Merge to Mix: Mixing Datasets via Model Merging
Zhixu Silvia Tao, Kasper Vinken, Hao-Wei Yeh, Avi Cooper, Xavier Boix
TL;DR
This work tackles the challenge of selecting dataset mixtures for fine-tuning large language models when task-specific data are limited. It introduces Merge to Mix, a surrogate approach that leverages model merging by averaging individually fine-tuned models to approximate the performance of a model fine-tuned on any dataset mixture, thereby avoiding exhaustive mixture fine-tuning. The authors formalize the notation, propose a surrogate-based optimization, and provide an explicit algorithm that first fine-tunes on each dataset and then evaluates merged composites across all candidate mixtures.

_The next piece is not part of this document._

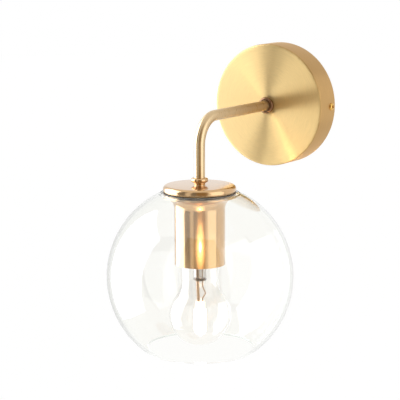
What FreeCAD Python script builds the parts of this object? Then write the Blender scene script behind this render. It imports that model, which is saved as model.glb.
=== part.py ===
import FreeCAD, Part
import math
import os
import re
import Sketcher

# Globe wall sconce: a round wall plate, a bent brass arm and a clear glass globe that hangs
# under a brass cap, with a socket cup and a screw-in lamp inside it.
# Millimetres. The origin is the centre of the plate where it meets the wall, +Z is up and
# the lamp stands out from the wall along -Y. The lamp axis is vertical, at y = -arm_reach.

V = FreeCAD.Vector

SIZES = {
    # wall plate and the strap behind it
    "plate_dia": 123.5,
    "plate_depth": 30,
    "plate_wall": 1.2,
    "plate_edge": 0.4,
    "strap_width": 24,
    "strap_thickness": 2,
    "ear_length": 14,
    "ear_gap": 0.3,
    "slot_spacing": 70,
    "slot_length": 12,
    "slot_width": 5,
    "cable_hole_dia": 14,
    "side_screw_inset": 8,
    "side_screw_dia": 4,
    "side_screw_length": 9,
    "side_head_dia": 7.5,
    "side_head_height": 2.2,
    "side_hex_width": 3,
    "side_hex_depth": 1.4,
    "screw_play": 0.1,
    "slit_width": 0.8,
    "slit_depth": 0.8,
    # earthing and supply terminals inside the plate
    "earth_margin": 1,
    "earth_clearance": 0.4,
    "earth_screw_dia": 4,
    "earth_head_dia": 7,
    "earth_head_height": 2.4,
    "earth_washer_dia": 10,
    "earth_washer_thickness": 0.8,
    "earth_bend": 3,
    "tag_dia": 17,
    "tag_thickness": 0.8,
    "tag_tail_width": 5,
    "tag_tail_reach": 13,
    "block_gap": 2.4,
    "block_width": 16,
    "block_height": 30,
    "block_depth": 14,
    "block_edge": 1,
    "pole_pitch": 10,
    "pole_play": 0.2,
    "block_screw_dia": 3,
    "block_screw_head_dia": 5.6,
    "block_screw_head_height": 2,
    "terminal_screw_dia": 2.8,
    # arm
    "arm_reach": 155,
    "arm_drop": 63.8,
    "arm_bend": 27,
    "tube_dia": 10.5,
    "tube_bore": 8,
    "thread_dia": 10,
    "thread_play": 0.1,
    "rear_thread": 8.8,
    "rear_ring_dia": 17,
    "rear_ring_thickness": 4.4,
    "bead_dia": 16.6,
    "bead_height": 4.6,
    "foot_dia": 12.4,
    "foot_height": 2.4,
    "nut_width": 14,
    "nut_height": 4,
    "washer_dia": 16,
    "washer_thickness": 0.8,
    "washer_teeth": 12,
    "tooth_gap": 1.2,
    "tooth_depth": 1.6,
    # cap, globe and socket cup
    "cap_dia": 70.4,
    "cap_height": 7.2,
    "cap_wall": 1.3,
    "cap_round": 1.9,
    "gasket_thickness": 0.5,
    "gasket_width": 4,
    "gasket_inset": 0.3,
    "globe_dia": 180,
    "glass_wall": 3,
    "pad_margin": 3.1,
    "pad_thickness": 2.5,
    "mouth_dia": 106,
    "neck_hole_dia": 42,
    "spigot_play": 0.6,
    "spigot_height": 4,
    "cup_gap": 3.15,
    "cup_height": 66.5,
    "cup_wall": 1.2,
    "flange_lip": 0.6,
    # lampholder
    "holder_dia": 40,
    "holder_wall": 2,
    "holder_top_gap": 1.2,
    "holder_dome_height": 20,
    "holder_dome_round": 7,
    "holder_boss_dia": 15,
    "holder_entry": 10,
    "insulator_play": 0.3,
    "insulator_thickness": 8,
    "skirt_height": 36,
    "skirt_ledge": 1.6,
    "skirt_gap": 2.25,
    "terminal_x": 7,
    "terminal_width": 6,
    "terminal_length": 8,
    "terminal_height": 6,
    "pin_head_dia": 5.3,
    "pin_head_height": 1.8,
    "lamp_play": 0.45,
    "holder_shell_wall": 0.4,
    "holder_shell_height": 23,
    "holder_shell_lip": 3.5,
    "contact_width": 6,
    "contact_thickness": 0.6,
    "contact_reach": 7,
    "contact_drop": 3,
    "contact_gap": 0.3,
    # wires
    "wire_dia": 2,
    "wire_offset": 1.6,
    "wire_bend": 3.2,
    "wire_level": 9,
    # lamp
    "lamp_length": 108.5,
    "lamp_dia": 60,
    "lamp_neck_dia": 35.6,
    "lamp_neck_blend": 20,
    "lamp_shoulder": 4,
    "lamp_glass_wall": 0.8,
    "lamp_root_gap": 0.35,
    "lamp_root_height": 5,
    "shell_dia": 26.2,
    "shell_wall": 0.35,
    "shell_rib": 0.9,
    "shell_height": 22.3,
    "thread_pitch": 3.629,
    "tip_dia": 9.6,
    "tip_height": 1.5,
    "insulator_height": 3.2,
    "stem_dia": 12.6,
    "stem_length": 17,
    "stem_wall": 1.2,
    "lead_dia": 1.5,
    "lead_hook_dia": 0.9,
    "lead_spread": 2.4,
    "hook_start": 6.3,
    "hook_knee": 13,
    "hook_reach": 5.3,
    "hook_end": 2.7,
    "lead_angle": 33,
    "lead_length": 21,
    "capsule_dia": 12,
    "capsule_length": 34,
    "capsule_wall": 1,
    "pinch_height": 7,
    "pinch_width": 8,
    "pinch_thickness": 3,
    "filament_dia": 1.6,
    "filament_length": 14,
    "filament_wall": 0.3,
}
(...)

Empirically, they demonstrate a strong positive correlation between merged-model performance and actual mixture-fine-tuned performance across vision and language tasks, outperforming similarity-based baselines and approaching oracle performance. This method advances data-centric fine-tuning by enabling scalable, data-efficient mixture selection with potential extensions to weighted mixing and hybrid search strategies.
Abstract
Mixing datasets for fine-tuning large models (LMs) has become critical for maximizing performance on downstream tasks. However, composing effective dataset mixtures typically relies on heuristics and trial-and-error, often requiring multiple fine-tuning runs to achieve the desired outcome. We propose a novel method, $\textit{Merge to Mix}$, that accelerates composing dataset mixtures through model merging. Model merging is a recent technique that combines the abilities of multiple individually fine-tuned LMs into a single LM by using a few simple arithmetic operations. Our key insight is that merging models individually fine-tuned on each dataset in a mixture can effectively serve as a surrogate for a model fine-tuned on the entire mixture. Merge to Mix leverages this insight to accelerate selecting dataset mixtures without requiring full fine-tuning on each candidate mixture. Our experiments demonstrate that Merge to Mix surpasses state-of-the-art methods in dataset selection for fine-tuning LMs.